The reliance on the IRGC however, which was enhanced following Mughniyeh’s assassination, has dealt Nasrallah something of a setback. Fearing that their investment was at risk – Iran has given Hezbollah between $500 million and $1 billion annually in recent years – the Quds Force decided after the war to bolster its presence in Lebanon and install key officials within the organization’s top hierarchy.
The increased Iranian supervision of Nasrallah serves as a restraint and prevents him from embarking on military adventures that don’t fit Tehran’s interests, like the kidnapping of reservists Eldad Regev and Ehud Goldwasser on July 12, 2006.
Another restraining factor is the Lebanese economy, which comes in third in the Middle East after Israel and Saudi Arabia and has seen a 7-percent growth in GNP since the war in 2006, as well as an annual two million tourists. The new government in Beirut, established earlier this month by Najib Mikati, is dominated by Hezbollah and its allies, making Nasrallah the first to be blamed if war with Israel breaks out.

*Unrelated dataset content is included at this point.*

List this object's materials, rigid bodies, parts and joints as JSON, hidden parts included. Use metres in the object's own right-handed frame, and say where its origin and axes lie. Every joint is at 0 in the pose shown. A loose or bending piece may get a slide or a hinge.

Hezbollah in 2011 is vastly different from the guerrilla organization Israel fought in 2006. Its rocket and missile arsenal has tripled in size, it has established thousands of arms caches, command centers and bases throughout villages in southern Lebanon, and it has significantly increased its ranks.
For Iran, Hezbollah is a force meant to deter Israel from attacking its nuclear facilities, which means that even if Nasrallah is eliminated, Tehran will likely still want to safeguard its investment.